Here is the command to install Tilda Console on Ubuntu:
sudo apt-get install tilda
sudo apt-get remove tilda
Terminology Terminal is another Linux terminal alternative to Ubuntu and other Linux distros, it designed for UNIX, BSD, Linux and Raspbian Platforms and the core is based on Enlightenment Foundation Libraries (EFL). If you are an old user of xTerm emulator then you find the similarity between both of these two apps and their aspects.
- The dashboard of Terminology is very customizable and the unique features like Split Window and file play, Terminology is a quite powerful Terminal emulator to deal with.
- The default terminal emulator application in Ubuntu and Linux always had some limitations like the incompatibility with opening URLs directly, accessing certain types of files, playing a video directly or browsing an image directly in the native window instead. For those kinds of tasks, you have to use 3rd party other graphical apps or audio-video players. While the Terminology terminal provides the user with the freedom of previewing all types of files and links in the native window itself. With this file compatibility issue, Terminology is a unique and worthy alternative to default terminal emulator.
- There are many other pros like, one can put an image in the background or directly set a colour scheme for that background pane in split mode, without accessing any other 3rd party app. Even the font size adjusts itself according to the changing size of the pane and the dashboard.
- But there is no scrollbar system in the pane of the Terminology Window and the colour palate also fall shorts on a number of colours. In some case, one can also feel that the configuration process is not that simple how it should be.
- You can get Terminology from GitHub repositories and from enlightment.org
Here are the commands to install it on Ubuntu:
sudo add-apt-repository ppa:enlightenment-git/ppa sudo apt-get update sudo apt-get install terminology
Terminator is another open-source and Gnome based cross-platform terminal emulator engineered with Java codes. As Terminator Terminal is based on the Gnome Terminal architecture, you will find all the similar features in it, and Terminator also receives very regular updates along with the main Gnome Terminal as well.
- Heavily customizable, easy logging, easy closing, drag and drop feature are some of the unique features of Terminator terminal emulator.
- Terminator can be the best choice for the programmer or system administrators. The Split window and multi-window and multi-task handling feature work out of the box. As all the operation is done under a single window, Terminator is easier to understand and it is a more comprehensive alternative of all.
- Terminator can be considered as a heavyweight terminal emulator which requires a little more processing power than any other.

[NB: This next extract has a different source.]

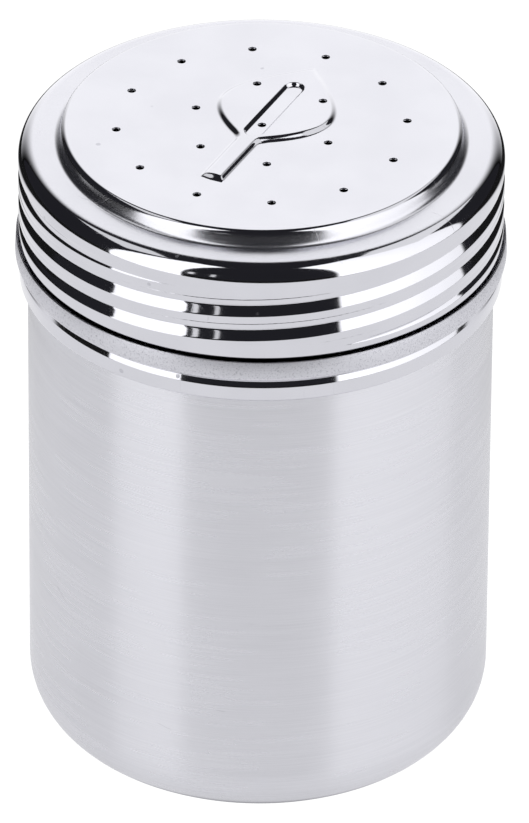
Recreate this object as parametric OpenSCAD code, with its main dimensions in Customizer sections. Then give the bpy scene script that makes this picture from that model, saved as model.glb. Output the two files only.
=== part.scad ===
// Screw-lid spice shaker: a drawn stainless can and a pressed stainless lid.
// Millimetres, +Z up. The origin is the centre of the can's base, on the table.

/* [Can] */
// outside radius of the can's straight wall
can_r = 33.5; // [25:0.5:50]
// height of the can's rim above the table
can_h = 96.2; // [60:0.5:160]
// outside radius of the corner between wall and base
can_corner_r = 9.0; // [3:0.5:14]
// thickness of the can's sheet
can_t = 0.5; // [0.3:0.05:1]
// how far the neck is drawn in from the wall
neck_in = 0.9; // [0.7:0.05:2]
// how far the rolled thread stands out from the neck
neck_thread_out = 0.9; // [0.3:0.05:1.2]

/* [Lid] */
// thickness of the lid's sheet
lid_t = 0.35; // [0.3:0.05:0.6]
// radial gap between the can's wall and the lid's skirt, inside the hem
skirt_gap = 0.15; // [0.1:0.05:1]
// gap between the can's rim and the underside of the lid
rim_gap = 0.15; // [0.05:0.05:0.5]
// height of the lid, from its hem to the trough beside the raised top
lid_h = 22.2; // [19:0.5:40]
// radius of the rounded shoulder
shoulder_r = 2.7; // [1:0.1:5]
// radius of the raised round top
top_r = 28.5; // [20:0.5:40]
// how far the round top stands above the trough
top_rise = 2.3; // [1.5:0.1:6]

/* [Rolled thread] */
// distance from one turn of the thread to the next
thread_pitch = 4.05; // [3.6:0.05:6]
// depth of the thread groove in the skirt
thread_depth = 0.7; // [0.3:0.05:1.2]
// height of the mouth of the thread groove
thread_mouth = 2.0; // [1.6:0.1:2.6]

/* [Hem] */
// height of the folded hem at the bottom of the skirt
hem_h = 6.8; // [5.5:0.1:12]
// how far the hem's upper band stands out from the skirt
band_out = 0.5; // [0.3:0.05:1.5]
// how far the rounded lip stands out from the sheet behind it
lip_out = 0.7; // [0.5:0.05:1.5]
// height of the rounded lip below the hem's groove
lip_h = 2.2; // [1.5:0.1:3]

/* [Perforations] */
// diameter of each hole
hole_d = 1.2; // [0.8:0.1:3]
// radius of the outer ring of twelve holes
outer_ring_r = 20.8; // [16:0.1:24]
// radius of the inner ring of six holes
inner_ring_r = 10.5; // [6:0.1:14]
// angle of the first hole of each ring
ring_turn = 4; // [0:1:30]

/* [Embossed leaf] */
// length of the leaf's blade
leaf_l = 23; // [14:0.5:24]
// width of the leaf's blade
leaf_w = 18; // [10:0.5:20]
// where the blade starts, measured along the leaf from the middle of the lid
leaf_base = -5.5; // [-7:0.1:-3]
// length of the stem below the blade
stem_l = 11; // [4:0.5:12]
// width of the stem
stem_w = 4; // [2:0.1:6]
// length of the groove along the middle of the blade
rib_l = 15; // [8:0.5:17]
// width of that groove, which holds the middle hole
rib_w = 2.2; // [1.6:0.1:3]
// how far the leaf stands above the round top
emboss = 0.5; // [0.2:0.05:1]
// angle of the leaf across the top
leaf_turn = 64; // [0:1:90]

/* [Hidden] */
$fn = 72;
eps = 0.01;

skirt_in = can_r + skirt_gap;          // inside of the skirt, behind the hem
hem_back = skirt_in + lid_t;           // outside of that same sheet
skirt_r = hem_back + 0.8;              // outside of the skirt above the hem
groove_r = skirt_r - thread_depth;     // bottom of the thread groove
neck_r = can_r - neck_in;
neck_thread_r = min(neck_r + neck_thread_out, groove_r - lid_t - 0.2);

trough_z = can_h + rim_gap + lid_t;    // upper face of the trough
top_z = trough_z + top_rise;           // upper face of the round top
lid_z = trough_z - lid_h;              // lowest point of the lid
hem_z = lid_z + hem_h;                 // cut edge of the folded sheet
turn_1 = trough_z - 6.85;              // middle of the upper turn of the groove
turn_2 = turn_1 - thread_pitch;        // middle of the lower turn
neck_z = hem_z - 1.4;                  // where the neck starts

// n + 1 points along an arc, from angle a0 to a1
function arc(r, z, rad, a0, a1, n) =
    [for (i = [0:n]) [r + rad * cos(a0 + (a1 - a0) * i / n),
                      z + rad * sin(a0 + (a1 - a0) * i / n)]];

// unit vector to the right of the line from p to q
function side(p, q) = let (d = (q - p) / norm(q - p)) [d[1], -d[0]];

// where point i of a path goes when the path moves t to its right
function shifted(p, i, t) =
    let (a = side(p[max(i - 1, 0)], p[max(i, 1)]),
         b = side(p[min(i, len(p) - 2)], p[min(i + 1, len(p) - 1)]))
    p[i] + t * (a + b) / (1 + a * b);

// cross-section of a sheet of thickness t whose outer face follows a path
module sheet(path, t) {
    last = len(path) - 1;
    polygon(concat(path, [for (i = [last:-1:0]) shifted(path, i, t)]));
}

// one turn of the groove in the skirt, from its upper to its lower corner
function skirt_turn(z) =
    [[skirt_r, z + thread_mouth / 2],
     [groove_r, z + thread_mouth * 0.31],
     [groove_r, z + thread_mouth * 0.22],
     [skirt_r, z - thread_mouth / 2]];

// a ridge of one thread turn on the neck, from its lower to its upper corner
function neck_turn(z) =
    [[neck_r, z - 1.1],
     [neck_thread_r, z - 0.4],
     [neck_thread_r, z + 0.4],
     [neck_r, z + 1.1]];

// half the width of the leaf's blade at a share t of its length
function blade_half(t) = leaf_w / 2 * sin(180 * pow(t, 0.85));

// the leaf, drawn in by an amount all round
module leaf(inset = 0) {
    steps = 24;
    cut = max(inset, 0.05) / leaf_l;  // share of the length cut off the ends
    edge = [for (i = [0:steps])
        let (t = cut + (1 - 2.4 * cut) * i / steps)
        [leaf_base + leaf_l * t, blade_half(t) - inset]];
    rotate(leaf_turn) {
        polygon(concat(edge, [for (i = [steps:-1:0]) [edge[i][0], -edge[i][1]]]));
        translate([leaf_base - stem_l + inset, inset - stem_w / 2])
            square([stem_l + 3 - inset, stem_w - 2 * inset]);
    }
}

// the groove along the middle of the leaf, wider by an amount all round
module rib(more = 0) {
    rotate(leaf_turn) translate([leaf_base + 2 - more, -rib_w / 2 - more])
        square([rib_l + 2 * more, rib_w + 2 * more]);
}

// places its children at the centre and on both rings of holes
module at_holes() {
    children();
    for (a = [0:60:300]) rotate(a + 30 + ring_turn)
        translate([inner_ring_r, 0]) children();
    for (a = [0:30:330]) rotate(a + ring_turn)
        translate([outer_ring_r, 0]) children();
}

module can() {
    rim = 0.9;  // radius of the rim, rolled inward
    wall = concat(
        [[0, 0]],
        arc(can_r - can_corner_r, can_corner_r, can_corner_r, -90, 0, 8),
        [[can_r, neck_z - 1.2], [neck_r, neck_z]],
        neck_turn(turn_2 + thread_pitch / 2),
        neck_turn(turn_1 + thread_pitch / 2),
        arc(neck_r - rim, can_h - rim, rim, 0, 180, 6));
    color([0.74, 0.74, 0.75])
        rotate_extrude(convexity = 6) sheet(wall, -can_t);
}

module lid() {
    fold = (lip_out - lid_t) / 2;            // inside radius of the bottom fold
    band_r = skirt_r + band_out - lid_t;     // inner face of the hem's band
    groove_z = lid_z + lip_h;                // foot of the groove below the band
    shell = concat(
        // the round top and the wall round it
        [[0, top_z]],
        arc(top_r - 0.8, top_z - 0.8, 0.8, 90, 10, 3),
        arc(top_r + 0.9, trough_z + 0.6, 0.6, 190, 270, 3),
        // the shoulder and the threaded skirt
        arc(skirt_r - shoulder_r, trough_z - shoulder_r, shoulder_r, 90, 0, 6),
        skirt_turn(turn_1),
        skirt_turn(turn_2),
        [[skirt_r, hem_z + 0.9], [hem_back, hem_z - 0.5]],
        // the fold at the bottom, then the lip, groove and band outside it
        arc(hem_back + fold, lid_z + lid_t + fold, fold, 180, 360, 4),
        [[hem_back + 2 * fold, groove_z],
         [hem_back + 0.05, groove_z + 0.8],
         [band_r, groove_z + 1.35],
         [band_r - 0.15, hem_z]]);
    color([0.83, 0.83, 0.84])
        difference() {
            union() {
                rotate_extrude(convexity = 8) sheet(shell, lid_t);
                translate([0, 0, top_z - eps])
                    linear_extrude(emboss + eps)
                        difference() { leaf(); rib(); }
            }
            translate([0, 0, top_z - lid_t - 1])
                linear_extrude(emboss + 1)
                    difference() { leaf(lid_t); rib(lid_t); }
            at_holes()
                translate([0, 0, top_z - 2])
                    cylinder(h = 4, d = hole_d, $fn = 16);
        }
}

can();
lid();
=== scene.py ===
"""Looks of the screw-lid spice shaker: a satin stainless can under a polished lid with an embossed leaf."""

import math

import bmesh
import bpy
from mathutils import Matrix, Vector


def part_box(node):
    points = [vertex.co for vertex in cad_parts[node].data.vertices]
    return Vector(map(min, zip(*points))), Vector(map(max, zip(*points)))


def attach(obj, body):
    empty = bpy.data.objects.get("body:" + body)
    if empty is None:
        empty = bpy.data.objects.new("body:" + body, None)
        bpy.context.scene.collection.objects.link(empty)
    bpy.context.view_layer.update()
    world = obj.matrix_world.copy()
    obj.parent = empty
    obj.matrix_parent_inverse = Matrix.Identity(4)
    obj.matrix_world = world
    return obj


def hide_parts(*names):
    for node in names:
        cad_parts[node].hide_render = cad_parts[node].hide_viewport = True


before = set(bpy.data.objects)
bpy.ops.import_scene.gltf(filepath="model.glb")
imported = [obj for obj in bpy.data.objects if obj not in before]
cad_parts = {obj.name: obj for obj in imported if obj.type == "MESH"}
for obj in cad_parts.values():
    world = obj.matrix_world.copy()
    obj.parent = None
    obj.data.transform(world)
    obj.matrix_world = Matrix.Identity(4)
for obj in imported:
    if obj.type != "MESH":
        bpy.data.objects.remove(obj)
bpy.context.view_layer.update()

MM = 0.001
TAU = 2 * math.pi

# ---------------------------------------------------------------- sizes, in millimetres
CAN_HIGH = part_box("can")[1] / MM
LID_LOW, LID_HIGH = (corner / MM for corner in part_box("lid"))

CAN_R = CAN_HIGH.x  # outside of the can's straight wall
CAN_H = CAN_HIGH.z  # the can's rim
CAN_SHEET = 0.5
CORNER_R = 9.0  # rounding between the wall and the base
NECK_IN = 0.9

LID_SHEET = 0.35
LEAF_UP = 0.5  # how far the leaf stands above the round top
TOP_Z = LID_HIGH.z - LEAF_UP
TOP_RISE = 2.3
FLAT_R = 27.8  # the flat part of the round top
TOP_R = 28.5  # its brow, before rounding
WALL_FOOT_R = 29.1  # foot of the wall below the brow
TROUGH_Z = TOP_Z - TOP_RISE
TROUGH_IN_Z = TROUGH_Z + 0.13  # the trough falls a little, from the wall
TROUGH_OUT_Z = TROUGH_Z - 0.08  # to the shoulder
SHOULDER_Z = TROUGH_Z - 0.2  # where trough and skirt would meet
SHOULDER_R = 2.5
SHOULDER_W = 3.0  # width of the shoulder, from the trough to the skirt

BAND_R = LID_HIGH.x  # the widest part of the hem
SKIRT_R = BAND_R - 0.51  # outside of the skirt
TUCK_R = SKIRT_R - 0.8  # where the skirt tucks in behind the hem
LIP_R = TUCK_R + 0.4  # inner face of the rounded lip
LIP_Z = LID_LOW.z + 0.03  # underside of the lip; its rounded fold comes out this much lower
FOLD_Z = LIP_Z + LID_SHEET  # inside of the fold at the bottom
LIP_TOP_Z = LIP_Z + 2.15
GROOVE_Z = LIP_Z + 3.35  # bottom of the groove above the lip
DULL_Z = LIP_Z + 3.9  # the dull side of the sheet shows from here to the cut edge
BAND_Z = LIP_Z + 4.15  # foot of the band above the groove
CUT_Z = LIP_Z + 6.75  # cut edge of the folded sheet

WALL_TOP_Z = CUT_Z - 2.6  # where the can's wall steps in
NECK_Z = CUT_Z - 1.4  # to the neck, which starts here
RIM_W = 1.6  # width of the can's rim, rolled inwards
RIM_DROP = 0.9  # and how far it comes down inside

THREAD_PITCH = 4.05
THREAD_LEAD = 2 * THREAD_PITCH  # two starts
THREAD_DEPTH = 0.7
THREAD_Z = LIP_Z + 11.3  # middle of one groove at the front
THREAD_LOW = (82.6, 84.3)  # the grooves run in over these heights
THREAD_HIGH = (91.8, 93.5)  # and out over these
GROOVE_HALF = 1.0  # half the height of a groove's mouth
LOWER_FLANK = 1.44  # height of a groove's long lower slope
UPPER_FLANK = 0.38  # and of its short upper one
GROOVE_ROUND = (0.25, 0.2, 0.12)  # rounding where the slopes cross, at the bottom and at the mouth
CREST_DENT = 0.05
CREST_HALF = 0.3  # half the height of the dent along each crest
RIDGE_OUT = 0.8  # how far the neck's own thread stands out
RIDGE_FLANK = (0.2, 1.3)  # it falls away between these distances from its middle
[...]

- One of the main cons with Terminator Emulator is, you may face problems running the app if you are using it on a very old or low-spec PC, maybe due to some architecture support issues. In my testing, I noticed that the Text Search Feature is not up to the mark. The search feature sometime works slow and sometimes behave in an unusual way.

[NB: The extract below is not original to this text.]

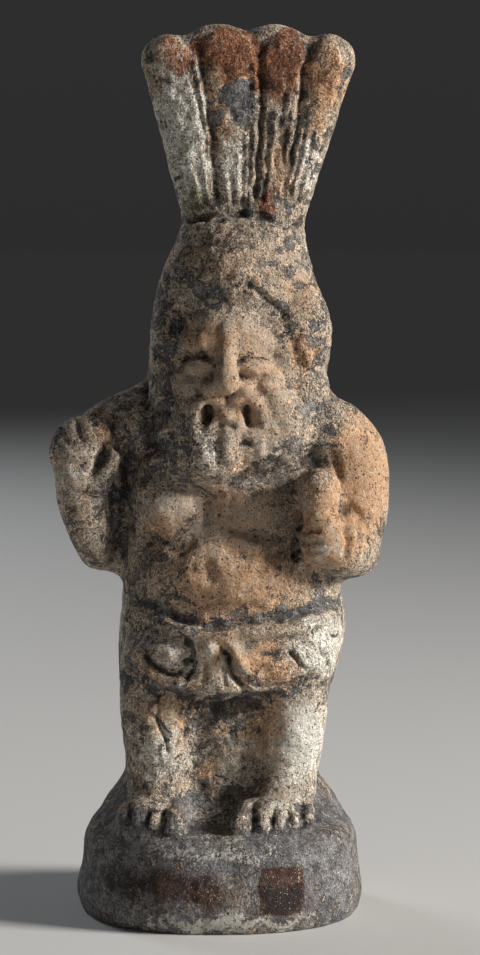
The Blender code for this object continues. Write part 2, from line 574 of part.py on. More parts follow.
def mark_legs(stylus):
    """Knees, the creases beside the web between the legs, and the gaps between the toes."""
    stylus.spot((-15.5, 25), (6.5, 5.5), 0.8)
    stylus.spot((18.5, 24), (5.5, 5.5), 0.7)
    stylus.line([(-6.4, 30), (-5.8, 24), (-6.2, 18)], 1.6, -0.6)
    stylus.line([(10.6, 33), (10.8, 26), (11.0, 18)], 1.6, -0.8)
    for x in (-14.9, -19.4, -23.5, 8.5, 13.4, 17.4, 20.8):
        stylus.line([(x + 0.4, 7.3), (x, 0.9)], 1.0, -1.3)


def add_marks(clay):
    stylus = Stylus(clay)
    mark_crown(stylus)
    mark_hair(stylus)
    mark_face(stylus)
    mark_beard(stylus)
    mark_torso(stylus)
    mark_raised_hand(stylus)
    mark_kilt(stylus)
    mark_legs(stylus)
    stylus.finish(clay)


def model_features(clay):
    """The small volumes, kept crisp."""
    add_features(clay)
    knead(clay, FINE_VOXEL, 3)


def thin_out(clay, triangles):
    """The skin in about the given number of triangles."""
    skin = bpy.data.meshes.new("skin")
    clay.to_mesh(skin)
    clay.clear()
    lump = bpy.data.objects.new("lump", skin)
    bpy.context.scene.collection.objects.link(lump)
    fewer = lump.modifiers.new("fewer", "DECIMATE")
    fewer.ratio = triangles / sum(len(face.vertices) - 2 for face in skin.polygons)
    graph = bpy.context.evaluated_depsgraph_get()
    thin = bpy.data.meshes.new_from_object(lump.evaluated_get(graph))
    bpy.data.objects.remove(lump)
    clay.from_mesh(thin)
    bpy.data.meshes.remove(thin)


def cut_underside(clay):
    """Everything under the ground plane is taken off, and the cut is left open."""
    bmesh.ops.bisect_plane(clay, geom=clay.verts[:] + clay.edges[:] + clay.faces[:], dist=UNIT / 50,
                           plane_co=(0, 0, 0), plane_no=(0, 0, 1), clear_inner=True)


def close_underside(clay):
    """A flat foot in the ground plane."""
    rim = [edge for edge in clay.edges if edge.is_boundary]
    for edge in rim:
        for vert in edge.verts:
            vert.co.z = 0
    bmesh.ops.contextual_create(clay, geom=rim)
    bmesh.ops.triangulate(clay, faces=clay.faces[:])


def fired_clay():
    material = bpy.data.materials.new("terracotta")
    material.use_nodes = True
    shader = material.node_tree.nodes["Principled BSDF"]
    shader.inputs["Base Color"].default_value = CLAY_COLOUR
    shader.inputs["Roughness"].default_value = CLAY_ROUGHNESS
    shader.inputs["Metallic"].default_value = 0.0
    return material


def build_statuette():
    clay = bmesh.new()
    rough_out(clay)
    model_masses(clay)
    model_features(clay)
    add_marks(clay)
    cut_underside(clay)
    thin_out(clay, SOLID_TRIANGLES)
    close_underside(clay)
    skin = bpy.data.meshes.new("statuette")
    clay.to_mesh(skin)
    clay.free()
    skin.shade_smooth()
    skin.materials.append(fired_clay())
    return skin


for old in list(bpy.data.objects):
    bpy.data.objects.remove(old)
statuette = bpy.data.objects.new("statuette", build_statuette())
bpy.context.scene.collection.objects.link(statuette)
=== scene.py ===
import math

import bmesh
import bpy
import numpy as np
from mathutils import Matrix, Vector, noise


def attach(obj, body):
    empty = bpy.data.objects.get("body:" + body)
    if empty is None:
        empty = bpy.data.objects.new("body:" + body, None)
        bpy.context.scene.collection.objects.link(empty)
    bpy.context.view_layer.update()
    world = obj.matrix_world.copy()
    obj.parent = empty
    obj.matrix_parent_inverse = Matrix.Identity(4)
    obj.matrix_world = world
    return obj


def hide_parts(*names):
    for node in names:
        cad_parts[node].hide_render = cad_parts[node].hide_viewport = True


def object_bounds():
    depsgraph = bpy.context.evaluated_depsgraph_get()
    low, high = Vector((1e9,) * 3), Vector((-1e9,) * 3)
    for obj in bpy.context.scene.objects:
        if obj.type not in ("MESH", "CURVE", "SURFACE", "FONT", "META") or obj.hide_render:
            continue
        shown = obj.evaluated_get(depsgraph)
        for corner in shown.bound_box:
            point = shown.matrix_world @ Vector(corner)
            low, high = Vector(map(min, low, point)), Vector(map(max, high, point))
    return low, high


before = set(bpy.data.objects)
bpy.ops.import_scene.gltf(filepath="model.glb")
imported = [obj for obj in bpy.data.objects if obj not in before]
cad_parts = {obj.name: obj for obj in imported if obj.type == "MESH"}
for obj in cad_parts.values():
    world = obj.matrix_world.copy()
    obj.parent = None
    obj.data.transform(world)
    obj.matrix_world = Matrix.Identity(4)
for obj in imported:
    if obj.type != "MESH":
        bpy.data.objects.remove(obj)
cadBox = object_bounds()
print("frame loaded")

# The figure is drawn in units of one 235th of the statuette's height: plinth 25, figure 158, crown 52.
drawnHeights = {"plinth": 25.0, "figure": 158.0, "crown": 52.0}
unit = (cadBox[1][2] - cadBox[0][2]) / sum(drawnHeights.values())

statuetteLook = {
    "plinthWidth": 77.0,
    "plinthDepth": 70.0,
    "crownFootWidth": 32.5,
    "crownTopWidth": 59.0,
    "crownThickness": 11.0,
    "roughVoxel": 1.1,
    "fineVoxel": 0.5,
    "triangles": 196000,
    "swell": 0.45,
    "grain": 0.16,
}

plinthWidth = statuetteLook["plinthWidth"] * unit
plinthDepth = statuetteLook["plinthDepth"] * unit
plinthHeight = drawnHeights["plinth"] * unit
drawnHeight = drawnHeights["figure"]
crownHeight = drawnHeights["crown"] * unit
crownFootWidth = statuetteLook["crownFootWidth"] * unit
crownTopWidth = statuetteLook["crownTopWidth"] * unit
crownThickness = statuetteLook["crownThickness"] * unit
roughVoxel = statuetteLook["roughVoxel"] * unit
fineVoxel = statuetteLook["fineVoxel"] * unit
tipWear = 0.8 * unit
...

- Commands to install Terminator Terminal on Ubuntu
sudo add-apt-repository ppa:gnome-terminator sudo apt-get update sudo apt-get install terminator
Guake is also a drop-down terminal emulator alternative for Ubuntu and other Linux. It is like a console, the background engineering has been done with python coding and the application itself is developed for the Gnome Desktop Environment only. The design and working method of Guake are directly inspired by the famous First-Person Shooter video game called Quake and the dashboard console of the same game. The accessing behaviour and working patter of the application is also quite inspired by Quake as well hence it is called Guake. The F12 key works as the default short cut to bring the drop-down console on the desktop.
- While testing I spotted some pros, like Guake is really fast and quite lightweight, of course, Guake also supports multiple tabs, the dashboard is completely configurable as I told earlier. Guake also runs on very minimal hardware resources, and in simple words, Guake is very user-friendly and it is a cup of tea for every Linux user.
- Guake is a very configurable terminal emulator as one can notice the dashboard customizability, the provided colour palette, the appearance changing themes, configurable keyboard shortcuts, scrolling pattern, also the user can tweak the shell and even the quick open option. So, you are provided with more than enough customizability features.
- According to my testing, the main cons are, Guake does not have cross-platform terminal emulator support and also, I have noticed that sometime Guake becomes unresponsive and even slows down itself as well makes the whole PC slow down, even with ample hardware resources.
- You can find and download Guake Terminal from guake-project.org and GitHub repositories. However, here are the commands to install it on Ubuntu.
sudo apt install guake
Cool Retro Terminal
Many people like to use the retro style apps and devices, if you are one of them or just a normal junkie who wants to explore how the retro apps and devices used to be, then this one is for you. Cool retro Terminal Emulator makes the output display looks like as it is on a CRT monitor, by putting some blooms around the text and the windows.
- Testing Cool Retro was a fun experience for me, and I found that using excessive animations and special effects, visual effects are not necessary if performance is the key for you. On another hand, you can also disable all visual effects related features in the Cool Retro emulator and with that the app works even better.
- As it put some 2d animations and blooms so Cool Retro is a little bit GPU and CPU heavy, though it tries to show you some retro looks. So, if the PC of yours is good enough to handle the decent graphics processing requirements of Cool Retro Terminal emulator then you can give it a try. The feelings are quite nostalgic and do not worry about the standard features as Cool Retro contains almost all the standard features you may require.
- Though Cool Retro contains some unique looks and feature, the app demands quiet of CPU power, GPU processing and RAM usage to work properly. The kernel of the Cool Retro app is very much dependent on the KDE libraries due to the special effects and visual effects.
- You can find and download only from GitHub repositories. Here is the command to install Cool Retro on Ubuntu or Debian:
sudo add-apt-repository ppa:vantuz/cool-retro-term sudo apt-get update
There are also some other Terminal Emulator alternatives, which I did not like as they feature no unique features, some of them are
- Sakura Terminal
- Yakuake Terminal
- ConEmu Console emulator
- ZOC Terminal
- Xshell terminal emulator
You can try these and download any of these from GitHub if you want. Remember One should look for an alternative of Terminal emulator for better features and better productivity only, as all these are open source so no pricing issues are there and all above discussed alternatives do have an active community where you can consult about your problems if you face any with the apps.